Justement, parlant de corriger les préjugés, d’éduquer le « peuple » dans le respect des différences, des identités, des subtilités et susceptibilités… il est facile de tomber dans le mépris et la bienséance. 

« [T]ous les mouvements populistes authentiques ont visé à rassembler les travailleurs par-delà les barrières de race, de religion et d’ethnicité. (…) C’est l’un des objectifs traditionnels des mouvements de gauche depuis le 19e siècle. Mais ça n’intéresse pas particulièrement les prophètes de l’opprobre qui composent la gauche moderne. »

Thomas Frank, Le populisme, voilà l’ennemi ! p. 308) 

« Une politique sans joie, une politique de la réprimande c’est là tout ce que ce centrisme nous a laissé : une politique de la vertu individuelle qui ne considère pas les gens comme une force à mobiliser mais comme une menace à blâmer et à discipliner. »

idem, p. 328

C’est parce que la gauche s’est repliée sur elle-même que la droite a pu prendre le devant de la scène. Scène qui s’adresse au peuple plutôt qu’à la chapelle. 

Lorsque l’extrême-gauche s’est sabordée, au début des années ’80, alors qu’il aurait fallu accentuer la critique du néolibéralisme qui triomphait aveuglément, c’était pour mieux plonger, participer aux luttes des nouveaux mouvements sociaux (femmes, jeunes, autochtones, écologie, nouveaux médias…) que la « classe ouvrière » avait bien de la peine à suivre, alors qu’elle aurait dû les diriger ! En tout cas c’est le sens que les militants d’En Lutte, dont j’étais, ont donné à la dissolution de leur organisation politique. 

On peut dire que nous avons réussi : nos énergies ont été investies dans la création de réseaux, d’organisations populaires, professionnelles ou civiques, dans la poursuite de réformes utiles et novatrices.
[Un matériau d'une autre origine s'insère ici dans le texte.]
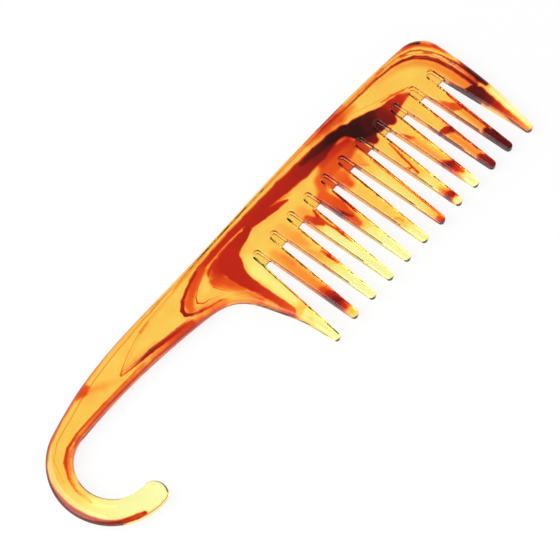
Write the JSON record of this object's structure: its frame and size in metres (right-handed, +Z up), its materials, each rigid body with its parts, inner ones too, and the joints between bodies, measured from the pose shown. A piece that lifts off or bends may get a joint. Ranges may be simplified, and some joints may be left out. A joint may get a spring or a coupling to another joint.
{
  "type": "wide tooth comb",
  "caption": "Flat wide tooth comb of clear tortoiseshell plastic: tapered round-tipped teeth under a recessed head, wider guard teeth at the ends, and a handle that curls into an open hook.",
  "frame": {"origin": "on the face that the comb lies on, below the centre of its bounding box", "axes": "+X from the hook to the head, the teeth point to -Y, +Z up out of the flat face"},
  "size_m": [0.236, 0.063, 0.005],
  "materials": {
    "clear_amber": "polished, clear",
    "pale_amber": "polished, clear",
    "maroon": "polished, clear",
    "orange": "polished, clear",
    "dark_red": "polished, clear"
  },
  "bodies": {
    "root": {"head_panel": "maroon", "handle": "clear_amber", "hook": "pale_amber", "front_guard_tooth": "dark_red", "rear_guard_tooth": "orange", "tooth_01": "dark_red", "tooth_02": "dark_red", "tooth_03": "orange", "tooth_04": "orange", "tooth_05": "clear_amber", "tooth_06": "clear_amber", "tooth_07": "pale_amber", "tooth_08": "pale_amber", "tooth_09": "clear_amber", "tooth_10": "orange"}
  },
  "joints": []
}
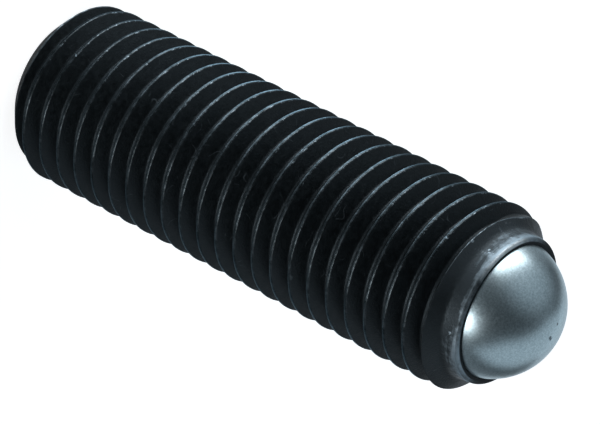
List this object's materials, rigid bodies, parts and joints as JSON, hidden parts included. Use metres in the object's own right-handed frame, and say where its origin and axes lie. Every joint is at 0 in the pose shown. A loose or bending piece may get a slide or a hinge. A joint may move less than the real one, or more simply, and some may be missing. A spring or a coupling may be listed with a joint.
{
  "type": "ball clamping screw",
  "caption": "Headless clamping screw with a full-length thread, a hexagon socket in the rear end and a free-turning steel ball rolled into its tip.",
  "frame": {"origin": "centre of the flat rear face, where the hexagon socket opens", "axes": "+Z along the screw's axis, from the rear face to the ball; two flats of the hexagon socket face +X and -X"},
  "size_m": [0.016, 0.016, 0.0535],
  "materials": {
    "black_oxide_steel": "heat-treated steel with a black oxide finish, worn bright on the thread's crests and on the collar",
    "ball_steel": "hardened and ground bearing steel, satin"
  },
  "bodies": {
    "threaded_body": {"threaded_body": "black_oxide_steel"},
    "ball": {"ball": "ball_steel"}
  },
  "joints": [
    {"name": "ball_turn", "type": "hinge", "parent": "threaded_body", "child": "ball", "pos_m": [0, 0, 0.04745], "axis": [0, 0, 1], "continuous": true}
  ]
}
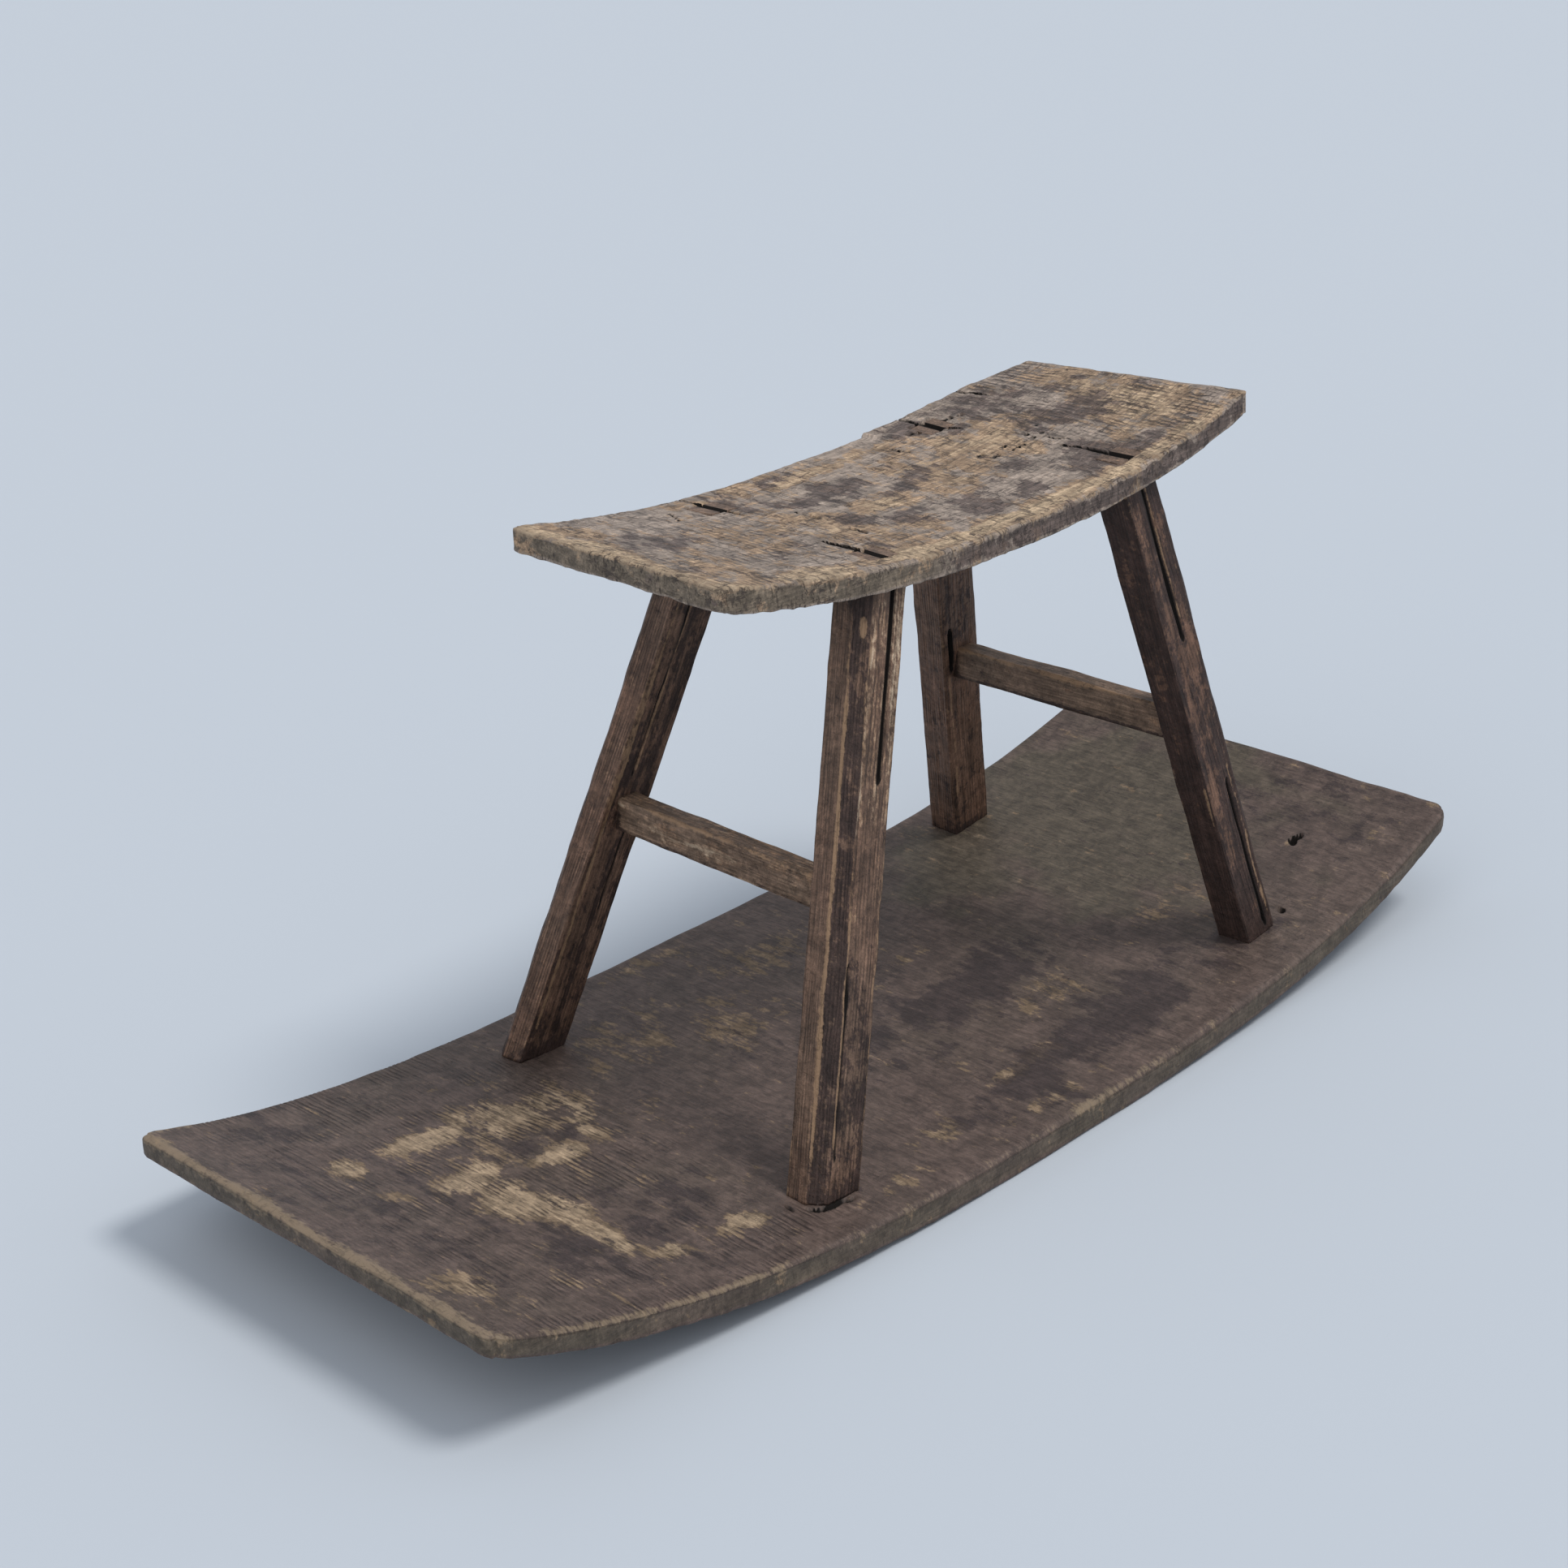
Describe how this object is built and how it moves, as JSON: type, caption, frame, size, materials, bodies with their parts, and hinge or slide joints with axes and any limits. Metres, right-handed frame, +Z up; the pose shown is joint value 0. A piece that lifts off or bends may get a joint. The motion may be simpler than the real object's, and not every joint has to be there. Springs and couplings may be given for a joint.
{
  "type": "rocking bench seesaw",
  "caption": "Old wooden rocking bench: a dished plank seat on splayed, wedged legs that stand in a long curved rocker board.",
  "frame": {"origin": "on the floor, under the middle of the rocker board", "axes": "+X along the rocker board, towards the end that the bench stands nearer to; +Y across the board; +Z up"},
  "size_m": [1.1, 0.4676, 0.4956],
  "materials": {
    "board_wood": "old dark patina, worn tan where feet and edges rub",
    "seat_wood": "worn tan-brown plank with grey-purple stains and rough edges",
    "leg_wood": "rough dark brown with worn orange-tan arrises",
    "stretcher_wood": "warm brown, worn",
    "wedge_wood": "dark, dry end grain"
  },
  "bodies": {
    "root": {"rocker_board": "board_wood", "seat_plank": "seat_wood", "stretcher_left": "stretcher_wood", "leg_front_left": "leg_wood", "wedge_seat_front_left": "wedge_wood", "wedge_foot_front_left": "wedge_wood", "leg_back_left": "leg_wood", "wedge_seat_back_left": "wedge_wood", "wedge_foot_back_left": "wedge_wood", "stretcher_right": "stretcher_wood", "leg_front_right": "leg_wood", "wedge_seat_front_right": "wedge_wood", "wedge_foot_front_right": "wedge_wood", "leg_back_right": "leg_wood", "wedge_seat_back_right": "wedge_wood", "wedge_foot_back_right": "wedge_wood"}
  },
  "joints": []
}
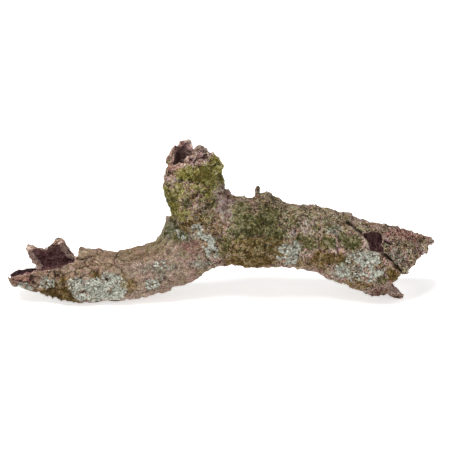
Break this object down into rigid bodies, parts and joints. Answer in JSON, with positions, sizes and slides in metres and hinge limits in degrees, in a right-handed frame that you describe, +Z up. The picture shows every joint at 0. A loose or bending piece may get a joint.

Mais la réunion de toutes ces forces dispersées, que nous imaginions pouvoir réaliser « au besoin », ne s’est jamais vraiment produite. Au contraire, les intérêts des uns semblent s’éloigner toujours plus des autres, les différences se multiplier, s’accroître. Si des rassemblements larges ont pu parfois se créer, c’était ponctuel : manif contre tel traité de libéralisation des échanges (et de réduction de la souveraineté des États); journée pour la Terre… 

La construction d’une alliance des forces populaires n’est pas l’affaire d’une négociation autour d’une déclaration ou d’une manifestation. Il faut négocier des équivalences entre les valeurs et désirs portés par différentes fractions populaires. C’est la négociation de ces « chaines d’équivalences » (Mouffe) qui permet de « construire le peuple », le peuple des opposants à l’oligarchie des pouvoirs oppressifs. 

Pour pouvoir tricoter ces « chaines d’équivalences » les uns doivent descendre de leur piédestal, d’autres doivent oser s’affirmer, s’exprimer, s’engager. Quand les intellos, ces hommes et femmes de tête, auront compris que la raison n’est qu’une justification, après coup, de l’intuition, ils porteront plus d’attention à ce savoir tacite, cette intelligence du corps et du cœur, qui ne s’exprime pas toujours par des mots. Cela devrait faciliter l’expression, même maladroite et peu assurée, des porteurs de sens et de rêves qui ont peu de mots mais beaucoup de vécu. 

Après 40 ans de développement néolibéral débridé, où le succès à court terme et le retour maximal aux investisseurs dictaient la loi, il faut revenir à plus de prudence et de planification. Au-delà de la planification, c’est la capacité d’agir dans l’économie qui doit être regagnée par les États. Le New Deal ou la course à la lune aux États-Unis, ou encore la révolution tranquille au Québec sont de bons exemples de cette capacité à regagner. Elle ne se fera pas sans que certains aient l’audace d’imaginer un autre monde.


Oui, bon. Mais demain, pour qui je vote ? Pour celle ou celui qui sera plus à même de rassembler les forces démocratiques (sociales, économiques, culturelles) dans une aventure historique déterminante : le  business as usual  n’est plus possible. 


[1] Si j’avais été « cheikh » du pétrole en 1972, au moment de la publication de Limits to growth, alors que l’essence se vendait 10 cents le gallon, je me serais empressé de pousser le prix du pétrole au maximum, en présumant que mes clients s’affaireraient bientôt à réduire drastiquement leur consommation de ce produit nocif.